Further, Yates highlights how CPAC is related to the self-determination of communities, and that it is the “actual entity that would be formed to regulate and discipline police.” To Yates, self-determination is the main principle of community control, as when “people are paying taxes to pay for public safety but that entity doesn’t represent their interests, that’s an issue.” Yates emphasizes that public safety “should not be implemented via one-size-fits-all solutions, nor should it be decided by those who are least impacted by the public safety system.” They then give the example of the Minneapolis city council members being disconnected from the daily experiences of living in overpoliced areas, yet simultaneously deciding the fate of the MPD, to illustrate the issue of less-impacted folks making decisions about the MPD. 

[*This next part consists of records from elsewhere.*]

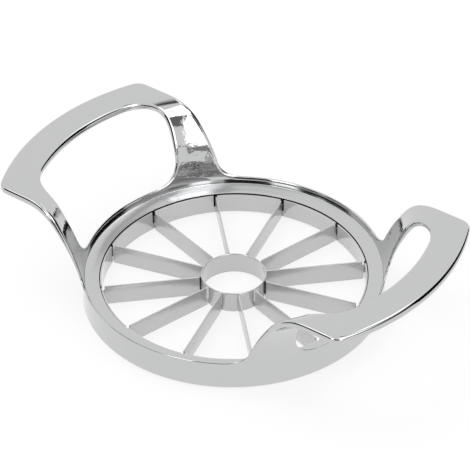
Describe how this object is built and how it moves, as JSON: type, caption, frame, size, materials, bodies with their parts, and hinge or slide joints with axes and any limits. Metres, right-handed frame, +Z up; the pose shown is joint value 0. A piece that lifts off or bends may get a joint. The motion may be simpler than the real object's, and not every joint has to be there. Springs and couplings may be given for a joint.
{
  "type": "apple slicer",
  "caption": "Hand press apple slicer: a cast chrome ring with two raised loop handles round an insert of radial steel blades and a round core cutter.",
  "frame": {"origin": "the ring's axis at the underside on which the slicer rests", "axes": "+Z up along the ring's axis, +X towards one handle and -X towards the other"},
  "size_m": [0.1744, 0.1132, 0.0409],
  "materials": {
    "chrome_plate": "bright chrome plate on a polished zinc casting",
    "hoop_steel": "plain rolled stainless strip",
    "core_steel": "plain drawn stainless tube",
    "blade_steel": "rolled stainless blade strip with a ground lower edge"
  },
  "bodies": {
    "root": {"frame_casting": "chrome_plate", "blade_hoop": "hoop_steel", "core_tube": "core_steel", "blade_01": "blade_steel", "blade_02": "blade_steel", "blade_03": "blade_steel", "blade_04": "blade_steel", "blade_05": "blade_steel", "blade_06": "blade_steel", "blade_07": "blade_steel", "blade_08": "blade_steel", "blade_09": "blade_steel", "blade_10": "blade_steel", "blade_11": "blade_steel", "blade_12": "blade_steel"}
  },
  "joints": []
}
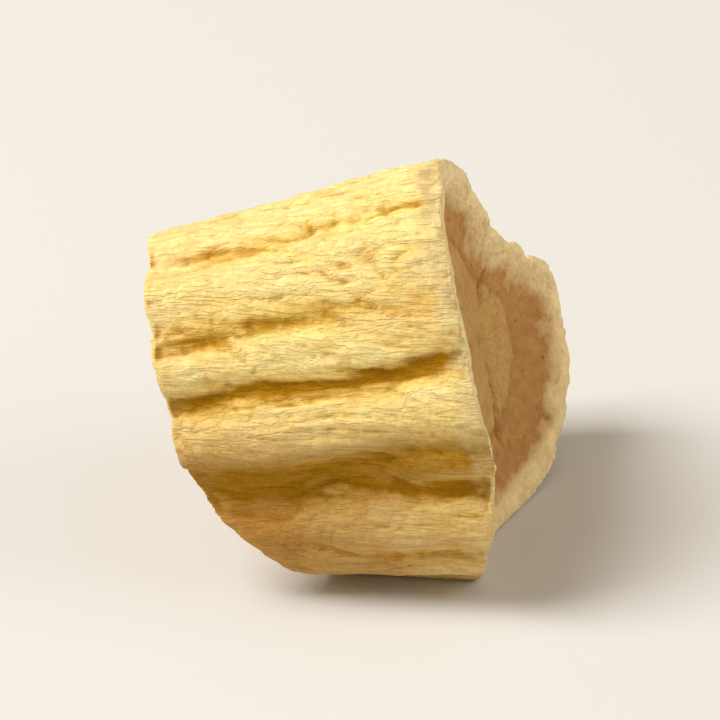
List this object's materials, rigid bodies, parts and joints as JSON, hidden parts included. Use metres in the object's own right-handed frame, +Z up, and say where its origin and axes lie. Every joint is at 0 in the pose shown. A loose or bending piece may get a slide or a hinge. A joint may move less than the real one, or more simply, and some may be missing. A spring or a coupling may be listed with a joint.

Additionally, Yates describes the dynamic that underlies policing in schools as one where students have autonomy taken away, which is preparing students “to be helpless in the face of institutions when they should be fostering their sense of collective responsibility and ethics.” They describe the ways in which SROs, and other police in schools, force the normalization of living under a police state from a young age, and describe the necessity of continued student resistance to policing in places of learning. Yates also notes that because “SROs and university police are an extension of the police force and therefore brutalize and target students of color in the same way that police do outside of schools.” 

Yates compares the fights against militarized policing in Minneapolis to those against militarized policing in Minneapolis Public Schools, namely stressing that neither are appropriate inside or out of schools. On that same note, they recognize that “some people object to community control being introduced to high schoolers” but make the point that “minors should still have a say in how they are treated in their schools because minors are human beings that deserve to have their autonomy respected.”

Altogether, when the pandemic gets under control and schools go back to in-person learning, we will get a better picture of how the policing of South, and Minneapolis Public Schools in general, will have changed or remained the same with the introduction of the supposedly new “Public Safety Support Specialist” role, while also getting a better idea about what resistance to policing in schools will look like.